» **EXERCISE AIM**
Copy, without any alteration, the lines from the one that includes "post's aft face" up to and including the one that includes "points = [vertex.co".
• • • • •
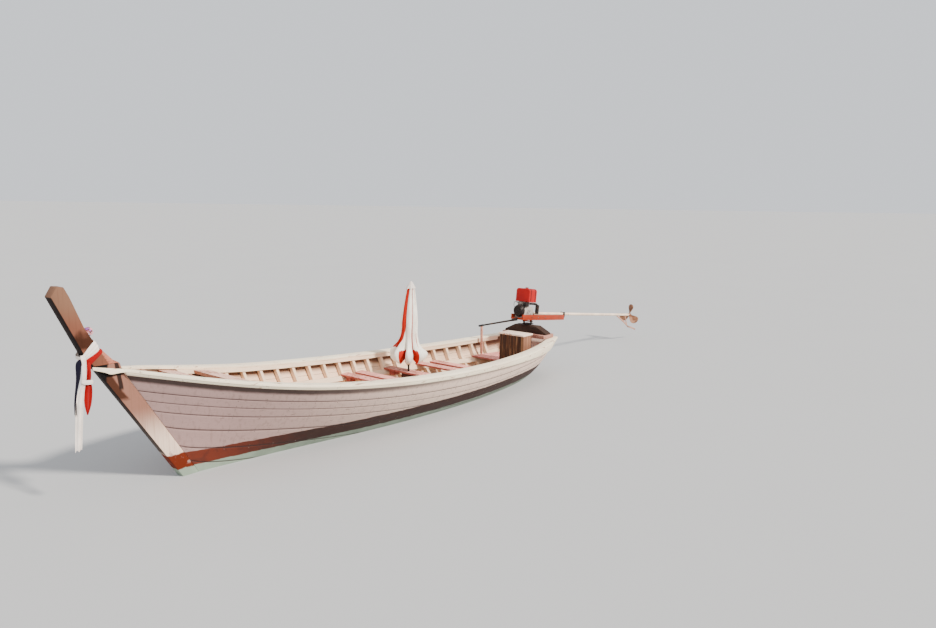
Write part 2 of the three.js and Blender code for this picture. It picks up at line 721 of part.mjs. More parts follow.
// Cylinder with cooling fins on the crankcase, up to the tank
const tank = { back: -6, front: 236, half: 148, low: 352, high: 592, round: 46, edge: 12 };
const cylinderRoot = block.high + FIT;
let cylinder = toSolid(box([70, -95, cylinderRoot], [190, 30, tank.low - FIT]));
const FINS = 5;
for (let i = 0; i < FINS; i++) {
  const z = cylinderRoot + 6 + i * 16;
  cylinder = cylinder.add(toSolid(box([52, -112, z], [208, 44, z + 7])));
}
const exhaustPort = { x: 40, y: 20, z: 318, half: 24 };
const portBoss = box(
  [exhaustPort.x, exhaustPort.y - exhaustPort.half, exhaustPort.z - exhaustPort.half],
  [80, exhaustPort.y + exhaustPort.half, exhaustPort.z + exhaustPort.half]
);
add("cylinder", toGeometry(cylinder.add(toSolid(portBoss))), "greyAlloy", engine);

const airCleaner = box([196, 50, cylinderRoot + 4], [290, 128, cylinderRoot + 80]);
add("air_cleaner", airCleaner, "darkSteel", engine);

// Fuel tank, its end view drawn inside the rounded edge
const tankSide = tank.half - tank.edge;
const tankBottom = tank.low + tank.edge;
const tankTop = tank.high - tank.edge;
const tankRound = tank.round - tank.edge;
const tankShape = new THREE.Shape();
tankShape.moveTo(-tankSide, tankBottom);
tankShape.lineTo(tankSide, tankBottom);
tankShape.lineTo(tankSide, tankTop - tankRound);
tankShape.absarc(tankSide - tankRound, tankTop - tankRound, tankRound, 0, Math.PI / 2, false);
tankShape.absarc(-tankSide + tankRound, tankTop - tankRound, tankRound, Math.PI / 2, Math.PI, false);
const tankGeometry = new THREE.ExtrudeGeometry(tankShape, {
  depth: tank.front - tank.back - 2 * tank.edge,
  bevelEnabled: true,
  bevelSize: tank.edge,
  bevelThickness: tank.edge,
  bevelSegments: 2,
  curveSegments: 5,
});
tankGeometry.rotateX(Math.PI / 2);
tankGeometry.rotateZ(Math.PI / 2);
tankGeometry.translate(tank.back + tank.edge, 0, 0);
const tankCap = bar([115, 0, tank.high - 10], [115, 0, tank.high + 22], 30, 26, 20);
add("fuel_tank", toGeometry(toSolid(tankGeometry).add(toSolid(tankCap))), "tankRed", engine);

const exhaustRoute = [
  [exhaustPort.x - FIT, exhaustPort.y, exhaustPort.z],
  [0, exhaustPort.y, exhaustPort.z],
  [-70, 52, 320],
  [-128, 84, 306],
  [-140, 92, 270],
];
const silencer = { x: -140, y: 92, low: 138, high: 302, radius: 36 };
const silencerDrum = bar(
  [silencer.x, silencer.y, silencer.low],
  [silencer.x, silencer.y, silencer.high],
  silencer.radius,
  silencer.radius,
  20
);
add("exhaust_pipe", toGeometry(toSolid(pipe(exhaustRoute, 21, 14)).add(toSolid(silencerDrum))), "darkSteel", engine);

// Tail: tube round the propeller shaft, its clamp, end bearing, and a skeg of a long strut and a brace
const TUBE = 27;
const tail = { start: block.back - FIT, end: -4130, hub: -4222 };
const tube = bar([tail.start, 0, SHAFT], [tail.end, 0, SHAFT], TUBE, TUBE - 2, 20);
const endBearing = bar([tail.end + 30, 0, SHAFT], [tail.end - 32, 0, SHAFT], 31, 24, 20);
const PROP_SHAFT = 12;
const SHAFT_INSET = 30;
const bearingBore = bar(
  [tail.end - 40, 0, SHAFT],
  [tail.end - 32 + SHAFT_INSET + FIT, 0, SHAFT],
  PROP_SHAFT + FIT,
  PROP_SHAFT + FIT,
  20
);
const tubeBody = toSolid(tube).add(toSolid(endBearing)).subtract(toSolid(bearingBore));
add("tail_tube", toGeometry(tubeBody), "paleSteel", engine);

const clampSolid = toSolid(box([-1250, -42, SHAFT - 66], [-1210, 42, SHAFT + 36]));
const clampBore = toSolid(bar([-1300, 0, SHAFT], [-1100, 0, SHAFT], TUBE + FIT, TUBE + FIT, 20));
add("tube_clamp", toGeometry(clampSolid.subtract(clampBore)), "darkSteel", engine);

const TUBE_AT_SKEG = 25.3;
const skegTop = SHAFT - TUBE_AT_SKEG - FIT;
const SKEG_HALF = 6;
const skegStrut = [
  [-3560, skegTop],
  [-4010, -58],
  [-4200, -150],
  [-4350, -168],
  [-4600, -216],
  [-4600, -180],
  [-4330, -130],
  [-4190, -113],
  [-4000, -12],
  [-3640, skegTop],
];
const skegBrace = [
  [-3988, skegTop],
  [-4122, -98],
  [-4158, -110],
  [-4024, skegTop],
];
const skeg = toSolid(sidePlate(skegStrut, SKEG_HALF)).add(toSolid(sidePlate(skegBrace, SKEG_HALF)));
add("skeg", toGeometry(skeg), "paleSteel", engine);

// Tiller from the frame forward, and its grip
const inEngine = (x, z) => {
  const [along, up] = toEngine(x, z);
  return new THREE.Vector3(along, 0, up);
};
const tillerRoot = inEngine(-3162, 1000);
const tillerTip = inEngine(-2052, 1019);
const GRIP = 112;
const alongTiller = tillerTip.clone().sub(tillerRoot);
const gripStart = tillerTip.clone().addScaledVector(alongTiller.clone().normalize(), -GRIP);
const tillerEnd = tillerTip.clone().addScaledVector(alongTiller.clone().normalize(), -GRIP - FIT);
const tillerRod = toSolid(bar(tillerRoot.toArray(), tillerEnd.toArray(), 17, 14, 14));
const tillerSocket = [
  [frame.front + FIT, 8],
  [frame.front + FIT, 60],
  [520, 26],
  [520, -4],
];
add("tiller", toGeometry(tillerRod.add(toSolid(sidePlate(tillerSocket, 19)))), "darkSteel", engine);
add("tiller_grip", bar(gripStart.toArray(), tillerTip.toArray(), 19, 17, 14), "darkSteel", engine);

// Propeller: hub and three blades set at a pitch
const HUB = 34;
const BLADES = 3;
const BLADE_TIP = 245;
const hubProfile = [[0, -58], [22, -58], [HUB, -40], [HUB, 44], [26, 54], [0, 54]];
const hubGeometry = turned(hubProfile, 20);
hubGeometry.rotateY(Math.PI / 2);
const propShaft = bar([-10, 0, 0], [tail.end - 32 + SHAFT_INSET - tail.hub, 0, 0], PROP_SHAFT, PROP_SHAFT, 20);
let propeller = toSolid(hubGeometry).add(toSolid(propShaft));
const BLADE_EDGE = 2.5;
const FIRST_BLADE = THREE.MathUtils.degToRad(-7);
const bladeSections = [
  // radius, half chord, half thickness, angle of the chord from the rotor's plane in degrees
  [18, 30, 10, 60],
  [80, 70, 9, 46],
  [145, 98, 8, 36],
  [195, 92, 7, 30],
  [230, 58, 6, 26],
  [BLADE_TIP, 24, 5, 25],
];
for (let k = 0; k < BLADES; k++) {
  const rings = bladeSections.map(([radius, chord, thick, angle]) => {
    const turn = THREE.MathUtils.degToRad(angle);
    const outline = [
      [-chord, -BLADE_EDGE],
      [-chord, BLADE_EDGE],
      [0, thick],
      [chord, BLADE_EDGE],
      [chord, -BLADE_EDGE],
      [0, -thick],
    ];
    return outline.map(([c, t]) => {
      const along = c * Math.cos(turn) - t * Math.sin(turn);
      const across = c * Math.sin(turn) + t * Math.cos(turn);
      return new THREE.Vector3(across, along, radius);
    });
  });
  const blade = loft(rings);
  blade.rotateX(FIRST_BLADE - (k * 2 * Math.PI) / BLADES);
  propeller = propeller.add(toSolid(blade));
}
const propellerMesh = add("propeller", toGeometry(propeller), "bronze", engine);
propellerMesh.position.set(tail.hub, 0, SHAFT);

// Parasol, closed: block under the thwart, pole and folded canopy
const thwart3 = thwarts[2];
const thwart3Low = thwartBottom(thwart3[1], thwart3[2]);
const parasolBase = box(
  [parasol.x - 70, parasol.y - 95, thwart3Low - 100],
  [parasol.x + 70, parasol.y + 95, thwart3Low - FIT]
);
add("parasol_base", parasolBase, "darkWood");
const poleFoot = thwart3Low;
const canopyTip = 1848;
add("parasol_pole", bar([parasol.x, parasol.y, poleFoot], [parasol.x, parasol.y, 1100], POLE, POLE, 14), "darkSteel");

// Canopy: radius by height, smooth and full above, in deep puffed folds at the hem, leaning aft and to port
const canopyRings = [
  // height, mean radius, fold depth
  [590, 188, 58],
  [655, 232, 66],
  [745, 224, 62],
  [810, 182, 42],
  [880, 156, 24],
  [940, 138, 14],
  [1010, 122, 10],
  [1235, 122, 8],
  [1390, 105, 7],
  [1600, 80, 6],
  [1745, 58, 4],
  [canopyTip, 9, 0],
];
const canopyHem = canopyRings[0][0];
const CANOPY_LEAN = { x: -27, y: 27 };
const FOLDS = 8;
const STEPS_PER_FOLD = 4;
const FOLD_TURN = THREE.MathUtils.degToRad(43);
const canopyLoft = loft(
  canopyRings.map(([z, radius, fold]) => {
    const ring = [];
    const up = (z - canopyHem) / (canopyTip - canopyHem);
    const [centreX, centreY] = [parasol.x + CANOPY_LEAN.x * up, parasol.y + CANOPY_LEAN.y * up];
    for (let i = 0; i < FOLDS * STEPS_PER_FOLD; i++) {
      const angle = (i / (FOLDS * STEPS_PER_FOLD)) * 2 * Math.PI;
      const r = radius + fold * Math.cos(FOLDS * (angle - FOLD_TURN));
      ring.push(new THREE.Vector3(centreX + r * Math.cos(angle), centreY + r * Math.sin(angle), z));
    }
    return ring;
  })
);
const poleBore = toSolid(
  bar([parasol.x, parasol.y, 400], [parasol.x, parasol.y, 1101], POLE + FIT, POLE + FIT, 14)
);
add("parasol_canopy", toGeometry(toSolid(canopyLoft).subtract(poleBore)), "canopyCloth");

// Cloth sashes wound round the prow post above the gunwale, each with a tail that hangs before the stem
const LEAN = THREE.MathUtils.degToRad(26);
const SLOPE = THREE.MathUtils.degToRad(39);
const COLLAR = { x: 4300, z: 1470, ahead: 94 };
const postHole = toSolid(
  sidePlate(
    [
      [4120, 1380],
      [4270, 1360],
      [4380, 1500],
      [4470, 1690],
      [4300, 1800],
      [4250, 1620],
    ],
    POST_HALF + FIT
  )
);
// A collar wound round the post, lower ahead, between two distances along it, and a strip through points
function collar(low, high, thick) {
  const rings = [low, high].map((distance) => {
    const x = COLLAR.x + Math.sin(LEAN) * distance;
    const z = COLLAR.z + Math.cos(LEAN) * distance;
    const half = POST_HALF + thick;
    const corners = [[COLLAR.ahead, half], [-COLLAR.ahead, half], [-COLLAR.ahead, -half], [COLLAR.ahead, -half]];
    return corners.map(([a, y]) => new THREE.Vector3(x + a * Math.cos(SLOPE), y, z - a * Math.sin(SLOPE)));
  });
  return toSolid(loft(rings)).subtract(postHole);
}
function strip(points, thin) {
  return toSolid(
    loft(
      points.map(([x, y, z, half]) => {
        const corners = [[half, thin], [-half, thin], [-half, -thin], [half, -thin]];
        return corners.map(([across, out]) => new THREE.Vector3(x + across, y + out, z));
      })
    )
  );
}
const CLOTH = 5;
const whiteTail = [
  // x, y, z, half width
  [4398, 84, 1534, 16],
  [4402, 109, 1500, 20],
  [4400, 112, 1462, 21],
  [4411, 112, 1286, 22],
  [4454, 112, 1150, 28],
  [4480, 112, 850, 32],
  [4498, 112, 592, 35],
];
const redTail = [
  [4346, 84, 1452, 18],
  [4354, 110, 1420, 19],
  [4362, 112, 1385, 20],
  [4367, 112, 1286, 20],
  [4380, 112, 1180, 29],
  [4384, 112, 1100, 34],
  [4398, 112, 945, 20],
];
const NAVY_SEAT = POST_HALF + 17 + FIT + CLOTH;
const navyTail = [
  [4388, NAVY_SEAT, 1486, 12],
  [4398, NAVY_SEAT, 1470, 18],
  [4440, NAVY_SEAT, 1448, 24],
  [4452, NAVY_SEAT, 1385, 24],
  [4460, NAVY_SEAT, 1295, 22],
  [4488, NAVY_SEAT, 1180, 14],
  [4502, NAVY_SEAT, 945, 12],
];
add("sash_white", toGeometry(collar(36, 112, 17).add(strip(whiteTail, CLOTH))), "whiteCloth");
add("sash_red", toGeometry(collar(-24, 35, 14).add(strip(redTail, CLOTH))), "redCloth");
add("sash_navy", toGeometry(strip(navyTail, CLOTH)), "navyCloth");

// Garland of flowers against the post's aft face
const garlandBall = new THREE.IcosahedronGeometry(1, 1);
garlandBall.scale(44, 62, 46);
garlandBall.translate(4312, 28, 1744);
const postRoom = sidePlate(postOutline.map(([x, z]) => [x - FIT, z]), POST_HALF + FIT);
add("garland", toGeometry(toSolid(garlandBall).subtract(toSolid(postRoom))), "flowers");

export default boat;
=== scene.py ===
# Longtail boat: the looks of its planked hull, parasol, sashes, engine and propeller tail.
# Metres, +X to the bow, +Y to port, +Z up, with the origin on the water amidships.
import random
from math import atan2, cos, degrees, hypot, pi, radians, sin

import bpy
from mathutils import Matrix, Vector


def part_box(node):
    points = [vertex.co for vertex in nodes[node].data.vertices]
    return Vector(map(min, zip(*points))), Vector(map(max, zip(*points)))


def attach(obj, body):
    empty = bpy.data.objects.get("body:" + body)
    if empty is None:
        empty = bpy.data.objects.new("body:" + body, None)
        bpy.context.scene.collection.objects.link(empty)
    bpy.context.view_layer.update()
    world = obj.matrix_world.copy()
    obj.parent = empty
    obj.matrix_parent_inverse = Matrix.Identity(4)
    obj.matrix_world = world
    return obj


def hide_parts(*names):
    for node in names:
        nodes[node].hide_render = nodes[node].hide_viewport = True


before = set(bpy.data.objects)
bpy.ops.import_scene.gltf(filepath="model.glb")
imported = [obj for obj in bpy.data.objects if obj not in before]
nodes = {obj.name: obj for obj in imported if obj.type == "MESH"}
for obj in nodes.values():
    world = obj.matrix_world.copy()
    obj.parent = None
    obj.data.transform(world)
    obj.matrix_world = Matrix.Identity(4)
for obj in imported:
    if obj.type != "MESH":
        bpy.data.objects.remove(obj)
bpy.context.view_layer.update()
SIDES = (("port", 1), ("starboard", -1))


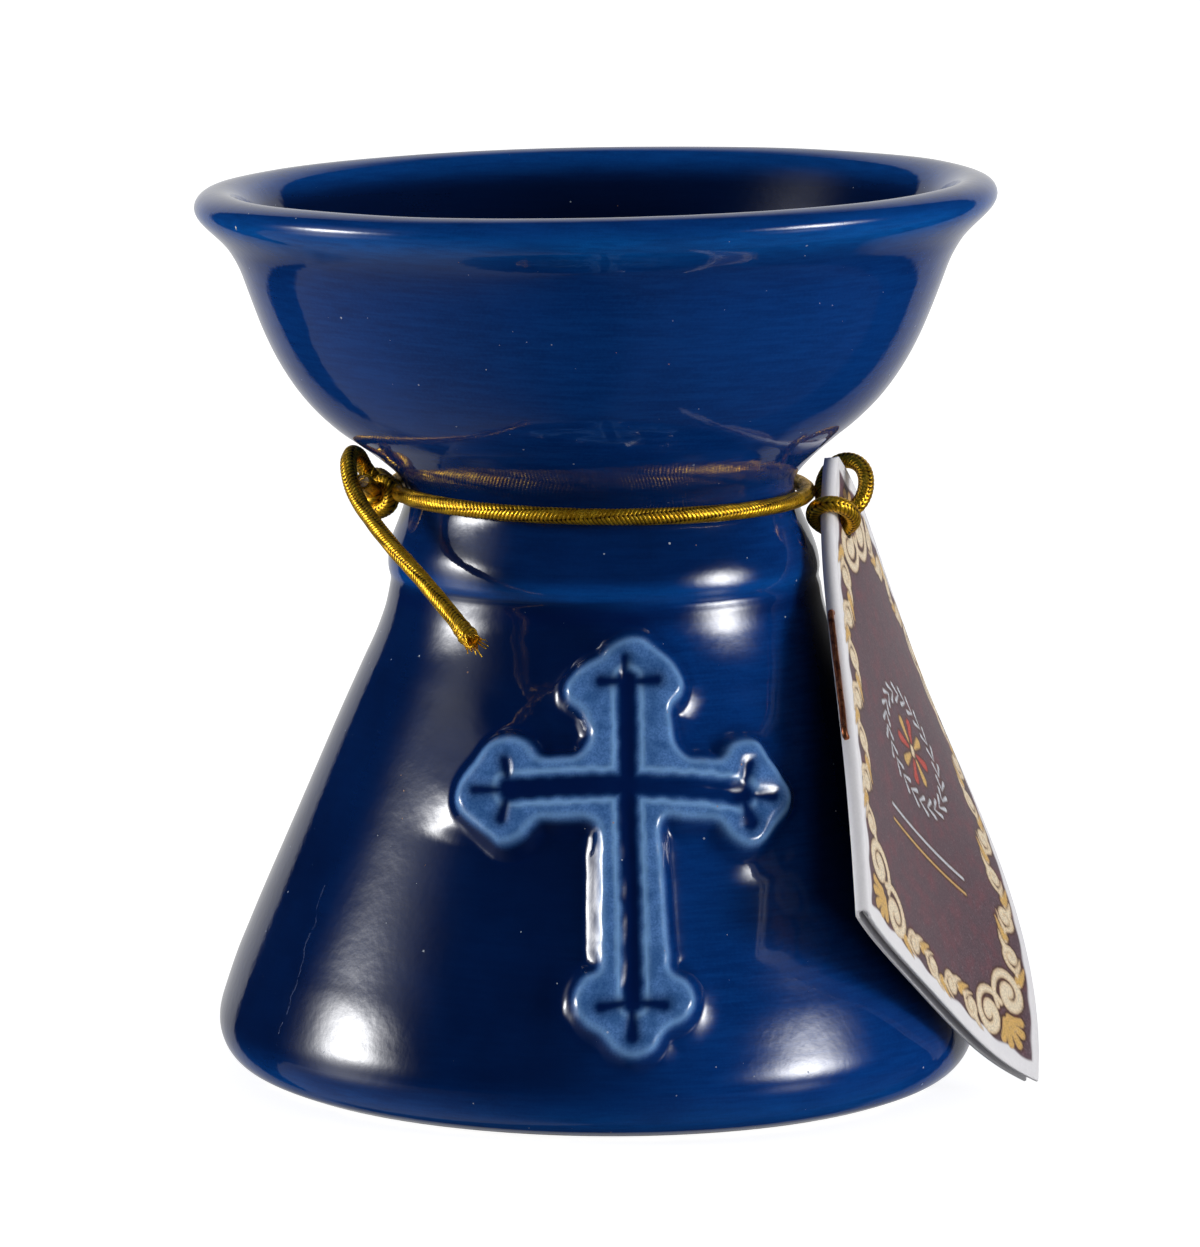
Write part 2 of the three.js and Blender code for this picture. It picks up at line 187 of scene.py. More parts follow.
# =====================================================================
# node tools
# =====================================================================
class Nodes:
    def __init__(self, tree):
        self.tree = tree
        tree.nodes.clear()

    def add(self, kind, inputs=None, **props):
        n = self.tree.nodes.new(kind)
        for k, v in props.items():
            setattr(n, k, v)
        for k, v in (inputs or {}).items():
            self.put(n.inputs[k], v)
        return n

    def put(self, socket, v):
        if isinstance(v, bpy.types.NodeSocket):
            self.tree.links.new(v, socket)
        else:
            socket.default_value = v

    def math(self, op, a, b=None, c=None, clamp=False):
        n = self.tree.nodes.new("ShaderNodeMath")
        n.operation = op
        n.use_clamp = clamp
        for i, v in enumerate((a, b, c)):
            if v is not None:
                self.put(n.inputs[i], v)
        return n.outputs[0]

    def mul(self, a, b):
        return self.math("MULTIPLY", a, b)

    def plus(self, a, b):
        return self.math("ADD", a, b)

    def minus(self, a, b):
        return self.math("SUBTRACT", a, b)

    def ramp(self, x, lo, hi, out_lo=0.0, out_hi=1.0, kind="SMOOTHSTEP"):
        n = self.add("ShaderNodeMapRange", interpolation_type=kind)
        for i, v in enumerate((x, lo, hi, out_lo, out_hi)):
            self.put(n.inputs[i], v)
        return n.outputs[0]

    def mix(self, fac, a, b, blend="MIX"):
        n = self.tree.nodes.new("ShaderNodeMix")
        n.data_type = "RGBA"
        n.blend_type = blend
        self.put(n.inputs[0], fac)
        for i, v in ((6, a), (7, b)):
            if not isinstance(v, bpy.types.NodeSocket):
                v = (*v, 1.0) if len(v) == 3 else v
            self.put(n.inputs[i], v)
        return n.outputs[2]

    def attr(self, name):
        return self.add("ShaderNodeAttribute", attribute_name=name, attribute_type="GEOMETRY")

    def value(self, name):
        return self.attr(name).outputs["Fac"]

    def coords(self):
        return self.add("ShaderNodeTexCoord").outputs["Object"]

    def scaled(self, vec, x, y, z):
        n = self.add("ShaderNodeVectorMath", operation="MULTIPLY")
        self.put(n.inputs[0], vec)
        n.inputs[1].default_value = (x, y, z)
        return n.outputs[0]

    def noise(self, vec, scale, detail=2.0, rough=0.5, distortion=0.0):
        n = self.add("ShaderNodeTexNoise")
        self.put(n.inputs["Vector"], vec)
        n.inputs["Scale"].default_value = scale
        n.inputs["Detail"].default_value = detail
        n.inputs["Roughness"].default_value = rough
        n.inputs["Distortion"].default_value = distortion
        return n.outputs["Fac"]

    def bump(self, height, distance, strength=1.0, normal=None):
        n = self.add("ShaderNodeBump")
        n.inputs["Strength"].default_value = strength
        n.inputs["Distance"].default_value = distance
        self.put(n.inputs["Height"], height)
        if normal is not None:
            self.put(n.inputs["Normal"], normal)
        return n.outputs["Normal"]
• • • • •
» **EXERCISE OUTPUT**
// Garland of flowers against the post's aft face
const garlandBall = new THREE.IcosahedronGeometry(1, 1);
garlandBall.scale(44, 62, 46);
garlandBall.translate(4312, 28, 1744);
const postRoom = sidePlate(postOutline.map(([x, z]) => [x - FIT, z]), POST_HALF + FIT);
add("garland", toGeometry(toSolid(garlandBall).subtract(toSolid(postRoom))), "flowers");

export default boat;
=== scene.py ===
# Longtail boat: the looks of its planked hull, parasol, sashes, engine and propeller tail.
# Metres, +X to the bow, +Y to port, +Z up, with the origin on the water amidships.
import random
from math import atan2, cos, degrees, hypot, pi, radians, sin

import bpy
from mathutils import Matrix, Vector


def part_box(node):
    points = [vertex.co for vertex in nodes[node].data.vertices]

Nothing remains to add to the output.